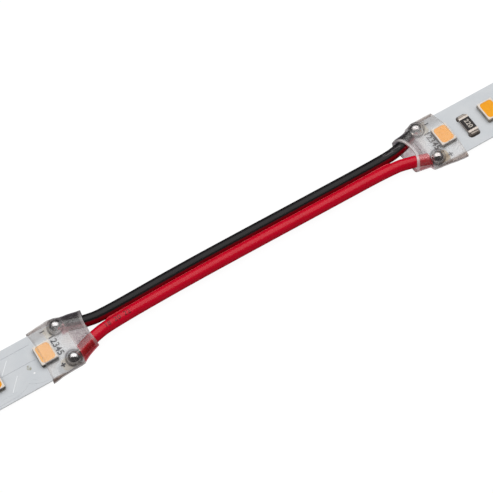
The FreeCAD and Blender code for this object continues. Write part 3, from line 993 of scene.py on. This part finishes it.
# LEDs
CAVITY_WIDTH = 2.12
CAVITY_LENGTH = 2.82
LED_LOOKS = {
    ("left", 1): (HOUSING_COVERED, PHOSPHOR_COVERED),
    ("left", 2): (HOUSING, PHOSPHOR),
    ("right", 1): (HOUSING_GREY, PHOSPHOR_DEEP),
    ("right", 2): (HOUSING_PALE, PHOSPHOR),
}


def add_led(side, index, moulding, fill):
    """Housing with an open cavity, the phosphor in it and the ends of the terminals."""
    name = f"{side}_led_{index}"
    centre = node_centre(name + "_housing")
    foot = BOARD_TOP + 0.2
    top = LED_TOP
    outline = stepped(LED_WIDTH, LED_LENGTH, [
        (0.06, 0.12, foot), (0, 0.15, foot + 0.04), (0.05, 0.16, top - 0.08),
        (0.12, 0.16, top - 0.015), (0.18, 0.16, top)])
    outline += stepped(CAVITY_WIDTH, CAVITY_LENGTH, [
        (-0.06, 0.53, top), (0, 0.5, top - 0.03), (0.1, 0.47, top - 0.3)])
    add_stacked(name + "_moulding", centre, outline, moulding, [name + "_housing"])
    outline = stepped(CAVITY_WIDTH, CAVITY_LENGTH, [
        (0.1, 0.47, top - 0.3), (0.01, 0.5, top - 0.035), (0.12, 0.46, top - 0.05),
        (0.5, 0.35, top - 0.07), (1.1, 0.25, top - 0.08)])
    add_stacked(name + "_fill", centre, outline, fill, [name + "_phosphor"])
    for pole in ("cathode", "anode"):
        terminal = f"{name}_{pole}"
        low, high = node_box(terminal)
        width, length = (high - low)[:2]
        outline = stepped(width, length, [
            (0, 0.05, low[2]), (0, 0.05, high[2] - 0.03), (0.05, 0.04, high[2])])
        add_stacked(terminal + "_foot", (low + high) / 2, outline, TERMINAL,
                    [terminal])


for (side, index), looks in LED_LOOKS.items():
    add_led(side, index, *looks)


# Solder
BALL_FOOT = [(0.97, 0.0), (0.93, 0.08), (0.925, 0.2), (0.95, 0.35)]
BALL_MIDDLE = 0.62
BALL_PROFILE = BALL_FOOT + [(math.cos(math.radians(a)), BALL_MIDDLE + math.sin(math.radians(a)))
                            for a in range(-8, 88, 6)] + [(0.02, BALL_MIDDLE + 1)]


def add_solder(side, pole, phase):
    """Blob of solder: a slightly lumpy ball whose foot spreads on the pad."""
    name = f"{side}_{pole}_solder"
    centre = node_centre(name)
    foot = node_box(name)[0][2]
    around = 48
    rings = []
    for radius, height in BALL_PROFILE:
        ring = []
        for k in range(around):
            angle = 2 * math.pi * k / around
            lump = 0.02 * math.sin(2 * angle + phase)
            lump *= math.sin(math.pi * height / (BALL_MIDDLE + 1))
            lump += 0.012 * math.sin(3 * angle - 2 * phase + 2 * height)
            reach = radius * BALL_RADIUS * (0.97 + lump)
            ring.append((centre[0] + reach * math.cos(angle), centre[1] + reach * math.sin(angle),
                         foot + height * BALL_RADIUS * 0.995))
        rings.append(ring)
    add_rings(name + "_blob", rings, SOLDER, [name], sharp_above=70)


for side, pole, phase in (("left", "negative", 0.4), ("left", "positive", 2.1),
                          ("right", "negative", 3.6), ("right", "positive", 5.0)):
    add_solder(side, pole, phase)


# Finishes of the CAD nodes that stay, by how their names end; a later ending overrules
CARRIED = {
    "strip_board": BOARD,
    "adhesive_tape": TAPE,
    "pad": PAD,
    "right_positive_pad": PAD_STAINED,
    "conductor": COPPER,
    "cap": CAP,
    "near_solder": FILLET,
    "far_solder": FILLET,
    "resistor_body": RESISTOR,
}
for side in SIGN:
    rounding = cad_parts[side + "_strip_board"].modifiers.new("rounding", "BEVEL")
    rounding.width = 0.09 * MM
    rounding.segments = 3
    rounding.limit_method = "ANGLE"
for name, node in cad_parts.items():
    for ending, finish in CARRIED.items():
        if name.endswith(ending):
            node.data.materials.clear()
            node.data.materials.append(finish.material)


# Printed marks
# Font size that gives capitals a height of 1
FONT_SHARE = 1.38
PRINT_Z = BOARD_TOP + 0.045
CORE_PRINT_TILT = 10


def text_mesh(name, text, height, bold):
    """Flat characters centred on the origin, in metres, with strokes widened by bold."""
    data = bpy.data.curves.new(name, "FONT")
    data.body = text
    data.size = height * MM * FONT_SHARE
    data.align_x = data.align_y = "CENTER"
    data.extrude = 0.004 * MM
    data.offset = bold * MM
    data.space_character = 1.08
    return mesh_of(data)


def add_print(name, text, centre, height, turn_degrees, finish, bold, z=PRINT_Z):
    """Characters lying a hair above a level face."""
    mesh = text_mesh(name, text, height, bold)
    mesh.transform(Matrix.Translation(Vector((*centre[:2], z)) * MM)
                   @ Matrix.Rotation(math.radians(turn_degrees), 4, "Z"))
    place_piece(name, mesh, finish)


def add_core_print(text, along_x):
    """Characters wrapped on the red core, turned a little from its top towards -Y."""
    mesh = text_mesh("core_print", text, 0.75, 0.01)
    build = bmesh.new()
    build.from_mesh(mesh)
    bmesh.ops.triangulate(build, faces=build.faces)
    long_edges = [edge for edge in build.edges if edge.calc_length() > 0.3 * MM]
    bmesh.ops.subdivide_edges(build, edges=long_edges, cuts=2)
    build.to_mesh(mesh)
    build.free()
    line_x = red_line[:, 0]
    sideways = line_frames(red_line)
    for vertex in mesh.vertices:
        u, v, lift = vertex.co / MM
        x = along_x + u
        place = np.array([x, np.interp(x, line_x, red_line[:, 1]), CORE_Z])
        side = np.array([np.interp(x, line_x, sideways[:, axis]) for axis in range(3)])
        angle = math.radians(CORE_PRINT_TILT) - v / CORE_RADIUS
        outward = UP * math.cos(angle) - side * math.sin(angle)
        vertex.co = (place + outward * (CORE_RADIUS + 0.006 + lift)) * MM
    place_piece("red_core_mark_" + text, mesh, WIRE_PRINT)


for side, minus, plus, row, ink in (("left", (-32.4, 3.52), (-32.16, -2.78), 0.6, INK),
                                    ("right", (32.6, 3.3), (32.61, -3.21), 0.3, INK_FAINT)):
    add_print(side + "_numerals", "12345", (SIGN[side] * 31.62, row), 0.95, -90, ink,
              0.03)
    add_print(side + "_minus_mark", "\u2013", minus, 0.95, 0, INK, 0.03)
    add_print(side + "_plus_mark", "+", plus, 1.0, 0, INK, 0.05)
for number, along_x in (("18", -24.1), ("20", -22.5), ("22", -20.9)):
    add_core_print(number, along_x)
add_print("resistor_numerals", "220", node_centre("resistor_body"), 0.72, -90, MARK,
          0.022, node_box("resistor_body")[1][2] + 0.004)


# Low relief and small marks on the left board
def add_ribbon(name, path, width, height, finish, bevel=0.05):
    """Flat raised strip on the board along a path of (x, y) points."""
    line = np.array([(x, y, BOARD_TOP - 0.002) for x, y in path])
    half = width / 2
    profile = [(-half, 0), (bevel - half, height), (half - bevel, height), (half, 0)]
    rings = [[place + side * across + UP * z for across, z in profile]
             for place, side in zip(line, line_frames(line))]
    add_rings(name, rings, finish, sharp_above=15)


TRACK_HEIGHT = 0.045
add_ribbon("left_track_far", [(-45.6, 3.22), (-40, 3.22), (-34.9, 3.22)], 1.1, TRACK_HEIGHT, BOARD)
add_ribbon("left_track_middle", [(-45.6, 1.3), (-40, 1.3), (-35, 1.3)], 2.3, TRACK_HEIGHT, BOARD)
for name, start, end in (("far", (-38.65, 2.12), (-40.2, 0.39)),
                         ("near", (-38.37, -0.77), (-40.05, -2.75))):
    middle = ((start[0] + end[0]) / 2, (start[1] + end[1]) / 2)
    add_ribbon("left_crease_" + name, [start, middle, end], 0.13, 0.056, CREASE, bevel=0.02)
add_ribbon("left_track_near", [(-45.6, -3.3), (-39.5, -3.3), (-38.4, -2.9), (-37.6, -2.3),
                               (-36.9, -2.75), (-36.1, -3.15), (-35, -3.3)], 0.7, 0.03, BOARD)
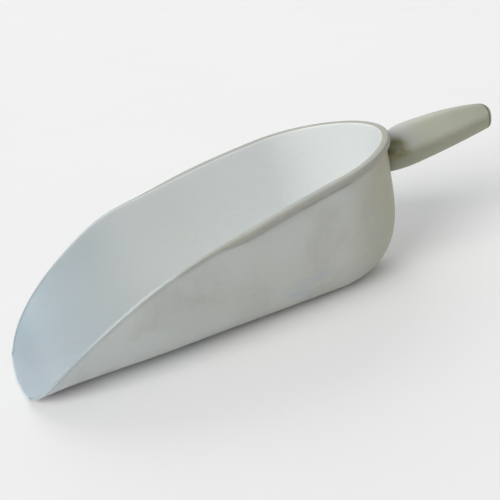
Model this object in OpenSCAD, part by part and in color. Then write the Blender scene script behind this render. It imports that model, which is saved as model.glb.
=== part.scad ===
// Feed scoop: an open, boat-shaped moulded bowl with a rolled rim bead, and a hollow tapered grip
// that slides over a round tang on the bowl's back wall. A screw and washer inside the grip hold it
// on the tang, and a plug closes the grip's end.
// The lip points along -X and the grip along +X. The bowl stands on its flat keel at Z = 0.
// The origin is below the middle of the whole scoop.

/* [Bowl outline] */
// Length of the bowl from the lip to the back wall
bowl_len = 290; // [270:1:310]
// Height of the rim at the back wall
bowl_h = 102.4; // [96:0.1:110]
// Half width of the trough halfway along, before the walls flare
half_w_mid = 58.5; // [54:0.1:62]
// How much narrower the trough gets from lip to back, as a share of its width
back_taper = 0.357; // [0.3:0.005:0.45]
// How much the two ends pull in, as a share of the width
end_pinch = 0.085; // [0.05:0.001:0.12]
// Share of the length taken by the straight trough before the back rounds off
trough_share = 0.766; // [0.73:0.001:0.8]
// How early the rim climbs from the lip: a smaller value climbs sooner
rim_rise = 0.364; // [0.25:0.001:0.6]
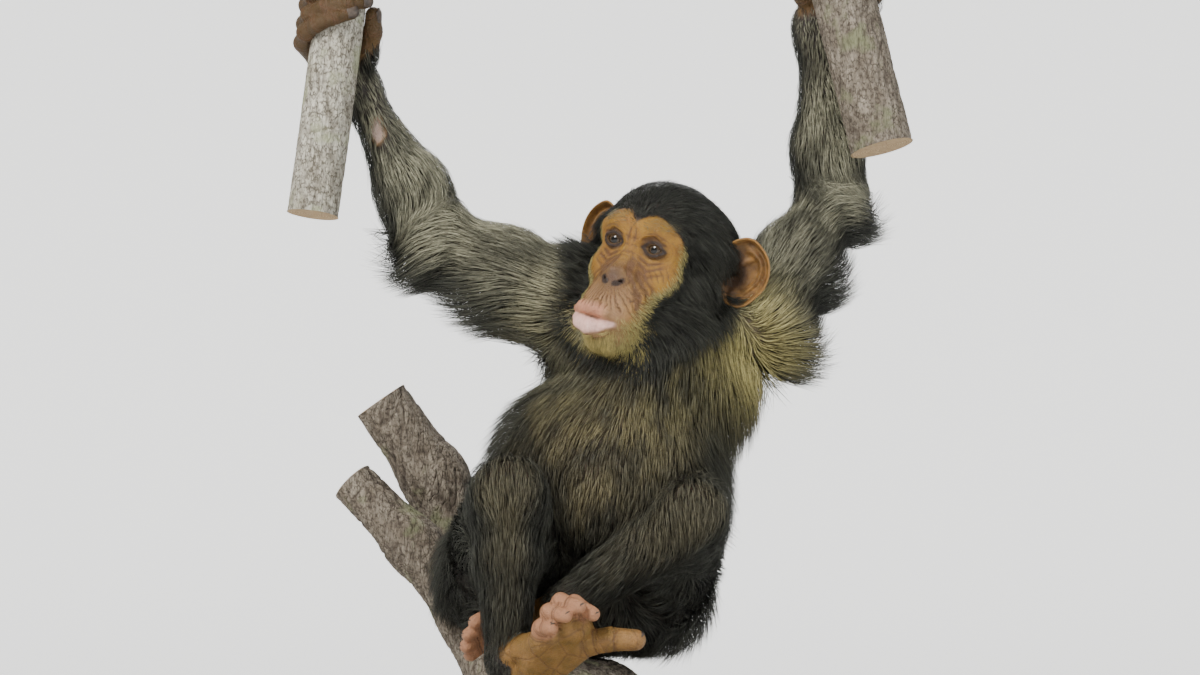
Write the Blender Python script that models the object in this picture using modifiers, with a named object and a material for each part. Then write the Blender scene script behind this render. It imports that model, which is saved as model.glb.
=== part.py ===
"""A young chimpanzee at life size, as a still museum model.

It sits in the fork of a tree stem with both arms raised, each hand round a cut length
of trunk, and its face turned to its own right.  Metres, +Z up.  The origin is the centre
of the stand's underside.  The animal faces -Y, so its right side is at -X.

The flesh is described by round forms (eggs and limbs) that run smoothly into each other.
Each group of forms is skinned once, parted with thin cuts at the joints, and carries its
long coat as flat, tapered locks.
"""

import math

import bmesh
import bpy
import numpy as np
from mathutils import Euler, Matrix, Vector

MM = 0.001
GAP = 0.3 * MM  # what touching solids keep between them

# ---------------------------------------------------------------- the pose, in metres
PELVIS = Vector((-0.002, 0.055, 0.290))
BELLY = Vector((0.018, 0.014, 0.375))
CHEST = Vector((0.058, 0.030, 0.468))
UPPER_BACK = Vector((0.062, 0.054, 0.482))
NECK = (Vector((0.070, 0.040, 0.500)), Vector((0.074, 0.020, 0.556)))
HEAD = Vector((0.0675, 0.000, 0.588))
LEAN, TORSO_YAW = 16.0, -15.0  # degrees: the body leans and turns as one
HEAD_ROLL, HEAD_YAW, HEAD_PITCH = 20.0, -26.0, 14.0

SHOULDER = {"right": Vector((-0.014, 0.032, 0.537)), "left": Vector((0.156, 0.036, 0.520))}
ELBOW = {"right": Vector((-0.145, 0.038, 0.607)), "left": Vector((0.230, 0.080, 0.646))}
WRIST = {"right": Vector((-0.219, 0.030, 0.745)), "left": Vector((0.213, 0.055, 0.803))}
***
• **Written task**
Above this instruction are the records; retype exactly the lines from the one containing "Write the Blender Python" up to and including the one containing "GAP = 0.3 *".

• **Right answer**
Write the Blender Python script that models the object in this picture using modifiers, with a named object and a material for each part. Then write the Blender scene script behind this render. It imports that model, which is saved as model.glb.
=== part.py ===
"""A young chimpanzee at life size, as a still museum model.

It sits in the fork of a tree stem with both arms raised, each hand round a cut length
of trunk, and its face turned to its own right.  Metres, +Z up.  The origin is the centre
of the stand's underside.  The animal faces -Y, so its right side is at -X.

The flesh is described by round forms (eggs and limbs) that run smoothly into each other.
Each group of forms is skinned once, parted with thin cuts at the joints, and carries its
long coat as flat, tapered locks.
"""

import math

import bmesh
import bpy
import numpy as np
from mathutils import Euler, Matrix, Vector

MM = 0.001
GAP = 0.3 * MM  # what touching solids keep between them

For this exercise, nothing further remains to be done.